Dr. Higg, lying comatose, with three or four heartbeats per minute, like a man freezing to death. Alf, exploding with the blackness that had eaten his nerves.

Necrotizing.

They had her library ticket.

What had Alf seen at the hospital window?

Irene's faith in him pulled him across the stepping stones. He unlocked doors, and climbed down stairs, and turned on the lights in the lab. Now that he was here he did not want to stay.

It had always been too cold. The fluorescent lights buzzed. The finds trays were all put away, and drawers marked
ARTEFACTS
—the spelling in use here—were shut and locked, with a computer printout cataloging each find Irene had processed so far.

Davis gathered his notebooks. They were a small pile, and would be easy to carry. He avoided going into the Skeldergate Man's room until he could not put it off any longer. Even then he made excuses. He had no real reason to open the door to the room. He didn't expect to find anything there.

But these days, he told himself, we don't know what, exactly, to expect. An archaeologist never does. It's best to look into the room, just to make sure.

Make sure of what?

He switched on the light, and the light fluttered, half-on, half-off. There was still a trace of fingerprint powder on the door handle, and on the edge of the bare table. It was more cold than usual in here. His breath was pale at his lips. His ungloved fingers burned with the cold.

He backed out of the room. He was glad to lock it.

Davis switched on the computer. After loading DOS, he loaded the Datamaster system, knowing that he was about to stretch the limits of the duties such software was intended to perform. He searched under the keyword
ROYAL
and, not to his surprise, came up with nothing. He searched for
RELIGIOUS
, and coaxed the computer into a list of possible religious objects classified from the Skeldergate site. Some possible amulets, a golden limb which someone had given to a saint in thanks for restoring strength to an arm, and a small Norman cross. Interesting finds, each deserving attention, but not what he needed tonight.

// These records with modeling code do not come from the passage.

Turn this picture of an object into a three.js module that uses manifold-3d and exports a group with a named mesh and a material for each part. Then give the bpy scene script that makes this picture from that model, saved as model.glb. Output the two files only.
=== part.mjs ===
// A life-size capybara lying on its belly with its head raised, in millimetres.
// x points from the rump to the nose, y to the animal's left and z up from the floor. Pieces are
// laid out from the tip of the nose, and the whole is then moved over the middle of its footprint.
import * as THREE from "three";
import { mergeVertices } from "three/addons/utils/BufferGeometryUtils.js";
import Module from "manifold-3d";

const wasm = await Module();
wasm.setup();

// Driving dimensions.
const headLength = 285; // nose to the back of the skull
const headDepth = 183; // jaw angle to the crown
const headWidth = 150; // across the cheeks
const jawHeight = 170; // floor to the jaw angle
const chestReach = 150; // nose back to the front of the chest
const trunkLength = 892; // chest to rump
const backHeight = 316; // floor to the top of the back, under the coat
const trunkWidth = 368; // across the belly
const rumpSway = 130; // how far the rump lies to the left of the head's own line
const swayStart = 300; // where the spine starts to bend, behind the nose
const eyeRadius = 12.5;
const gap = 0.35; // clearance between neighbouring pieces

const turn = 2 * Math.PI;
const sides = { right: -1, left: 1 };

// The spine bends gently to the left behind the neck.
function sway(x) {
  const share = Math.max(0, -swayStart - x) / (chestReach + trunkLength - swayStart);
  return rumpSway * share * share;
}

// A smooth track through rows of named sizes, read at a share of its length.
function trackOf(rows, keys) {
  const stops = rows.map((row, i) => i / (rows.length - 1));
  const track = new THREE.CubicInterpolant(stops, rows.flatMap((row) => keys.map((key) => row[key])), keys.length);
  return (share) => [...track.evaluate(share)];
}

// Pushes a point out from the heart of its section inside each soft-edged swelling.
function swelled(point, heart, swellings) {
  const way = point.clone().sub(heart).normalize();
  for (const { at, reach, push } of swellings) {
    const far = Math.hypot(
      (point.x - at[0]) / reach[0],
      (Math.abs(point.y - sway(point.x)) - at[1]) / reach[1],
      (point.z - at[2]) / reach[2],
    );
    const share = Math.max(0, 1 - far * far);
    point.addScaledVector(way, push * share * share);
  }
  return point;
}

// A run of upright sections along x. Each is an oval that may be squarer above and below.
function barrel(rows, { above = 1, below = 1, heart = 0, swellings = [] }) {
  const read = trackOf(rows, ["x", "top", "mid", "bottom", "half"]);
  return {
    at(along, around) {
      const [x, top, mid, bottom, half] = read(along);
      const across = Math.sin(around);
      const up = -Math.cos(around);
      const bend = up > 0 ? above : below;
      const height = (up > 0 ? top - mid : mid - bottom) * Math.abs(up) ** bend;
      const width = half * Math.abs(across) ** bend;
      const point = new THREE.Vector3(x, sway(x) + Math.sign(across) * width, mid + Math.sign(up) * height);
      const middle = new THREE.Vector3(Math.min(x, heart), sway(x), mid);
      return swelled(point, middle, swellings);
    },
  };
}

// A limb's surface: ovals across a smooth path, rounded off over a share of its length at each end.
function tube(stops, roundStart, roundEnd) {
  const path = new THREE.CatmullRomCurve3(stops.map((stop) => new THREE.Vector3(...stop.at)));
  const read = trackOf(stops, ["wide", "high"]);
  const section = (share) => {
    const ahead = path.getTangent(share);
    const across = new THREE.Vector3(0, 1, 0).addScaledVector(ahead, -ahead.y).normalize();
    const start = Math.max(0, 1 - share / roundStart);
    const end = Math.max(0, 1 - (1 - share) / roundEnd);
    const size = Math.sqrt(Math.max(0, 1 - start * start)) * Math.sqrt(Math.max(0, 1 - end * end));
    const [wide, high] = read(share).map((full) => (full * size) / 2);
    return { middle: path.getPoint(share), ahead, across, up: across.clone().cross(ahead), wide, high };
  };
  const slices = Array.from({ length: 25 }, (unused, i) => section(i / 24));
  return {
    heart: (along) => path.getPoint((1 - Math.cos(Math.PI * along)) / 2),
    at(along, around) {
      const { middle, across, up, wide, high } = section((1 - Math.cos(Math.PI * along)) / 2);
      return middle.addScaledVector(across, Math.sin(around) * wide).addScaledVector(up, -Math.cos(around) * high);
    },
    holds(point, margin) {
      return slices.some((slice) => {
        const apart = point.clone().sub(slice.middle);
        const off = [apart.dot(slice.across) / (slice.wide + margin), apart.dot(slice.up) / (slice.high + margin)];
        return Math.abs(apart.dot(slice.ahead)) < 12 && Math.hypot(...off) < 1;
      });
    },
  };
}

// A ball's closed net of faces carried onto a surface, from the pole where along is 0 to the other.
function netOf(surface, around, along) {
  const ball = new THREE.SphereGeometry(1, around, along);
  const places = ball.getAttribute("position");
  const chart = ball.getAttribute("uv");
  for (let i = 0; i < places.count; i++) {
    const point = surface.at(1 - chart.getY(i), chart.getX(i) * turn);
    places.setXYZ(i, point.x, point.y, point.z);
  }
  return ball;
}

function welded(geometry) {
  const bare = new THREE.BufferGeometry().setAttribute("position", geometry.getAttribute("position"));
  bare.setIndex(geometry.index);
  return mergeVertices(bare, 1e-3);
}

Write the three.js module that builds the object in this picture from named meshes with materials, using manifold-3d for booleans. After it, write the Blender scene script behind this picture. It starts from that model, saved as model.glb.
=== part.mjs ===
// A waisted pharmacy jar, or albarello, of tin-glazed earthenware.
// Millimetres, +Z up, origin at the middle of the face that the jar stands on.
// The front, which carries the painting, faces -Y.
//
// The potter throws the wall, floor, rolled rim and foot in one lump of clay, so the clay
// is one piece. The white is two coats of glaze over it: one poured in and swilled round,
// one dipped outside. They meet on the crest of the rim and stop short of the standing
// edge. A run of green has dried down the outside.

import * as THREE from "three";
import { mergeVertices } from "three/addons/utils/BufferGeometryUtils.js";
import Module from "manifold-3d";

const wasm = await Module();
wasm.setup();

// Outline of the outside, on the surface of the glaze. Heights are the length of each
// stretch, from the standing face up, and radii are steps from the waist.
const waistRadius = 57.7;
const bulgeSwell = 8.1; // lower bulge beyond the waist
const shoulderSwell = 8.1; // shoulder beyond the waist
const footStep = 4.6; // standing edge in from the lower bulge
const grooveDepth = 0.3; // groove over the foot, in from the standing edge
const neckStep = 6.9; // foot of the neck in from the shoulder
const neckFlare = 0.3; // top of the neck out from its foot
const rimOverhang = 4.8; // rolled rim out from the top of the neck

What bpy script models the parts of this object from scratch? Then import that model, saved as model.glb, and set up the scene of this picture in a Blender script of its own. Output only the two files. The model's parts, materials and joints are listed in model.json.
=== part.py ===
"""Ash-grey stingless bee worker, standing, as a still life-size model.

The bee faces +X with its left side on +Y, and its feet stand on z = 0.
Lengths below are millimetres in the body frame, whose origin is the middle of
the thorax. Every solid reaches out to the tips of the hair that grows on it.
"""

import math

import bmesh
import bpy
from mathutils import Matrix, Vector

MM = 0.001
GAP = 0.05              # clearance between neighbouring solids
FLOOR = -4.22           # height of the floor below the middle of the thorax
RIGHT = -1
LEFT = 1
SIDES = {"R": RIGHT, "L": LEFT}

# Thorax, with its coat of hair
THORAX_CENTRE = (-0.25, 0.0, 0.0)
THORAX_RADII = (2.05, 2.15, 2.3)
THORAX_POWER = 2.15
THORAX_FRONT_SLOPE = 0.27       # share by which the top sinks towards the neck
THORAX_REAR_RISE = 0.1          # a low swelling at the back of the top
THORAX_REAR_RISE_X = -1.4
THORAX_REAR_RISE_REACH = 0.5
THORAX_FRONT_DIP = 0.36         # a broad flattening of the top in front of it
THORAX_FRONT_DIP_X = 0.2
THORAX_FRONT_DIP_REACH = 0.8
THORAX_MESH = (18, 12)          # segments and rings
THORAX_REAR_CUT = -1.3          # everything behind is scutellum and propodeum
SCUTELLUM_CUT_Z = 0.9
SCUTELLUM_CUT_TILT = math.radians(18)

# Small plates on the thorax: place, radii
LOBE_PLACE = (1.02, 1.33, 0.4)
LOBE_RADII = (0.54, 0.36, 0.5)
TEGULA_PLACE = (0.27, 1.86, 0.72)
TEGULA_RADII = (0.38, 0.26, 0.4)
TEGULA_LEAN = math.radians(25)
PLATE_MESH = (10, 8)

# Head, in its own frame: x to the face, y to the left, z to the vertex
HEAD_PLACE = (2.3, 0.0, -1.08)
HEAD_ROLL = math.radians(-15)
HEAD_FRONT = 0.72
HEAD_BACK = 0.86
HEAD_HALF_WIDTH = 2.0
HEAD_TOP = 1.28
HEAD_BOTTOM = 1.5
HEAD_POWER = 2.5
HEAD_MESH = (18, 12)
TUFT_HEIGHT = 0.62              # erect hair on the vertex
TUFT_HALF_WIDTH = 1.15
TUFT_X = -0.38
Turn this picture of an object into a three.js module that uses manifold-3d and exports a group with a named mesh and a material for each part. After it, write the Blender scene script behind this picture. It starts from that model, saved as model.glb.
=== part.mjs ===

What he needed, what they all needed, was knowledge. How to make everything peaceful again. How to put the badness to rest. It was knowledge that would do it, and knowledge came like this, turning the pages of an ancient volume, blinking at the screen of a computer, quietly, hunting without moving.

BURIAL
came up with too many confusing finds,
DEATH
came up blank.

He punched in the keyword
SWORD
and got a cluttered list. He punched
CEREMONIAL SWORD
, and the computer listed only one such weapon, the fine sword hilt Dr. Higg had displayed in London.

Perfect.

There was a sound.

A dragging hiss. Like a plastic sheet tugged across the floor. Like a leather body dragging itself. Pulling itself step by step, down the stairs.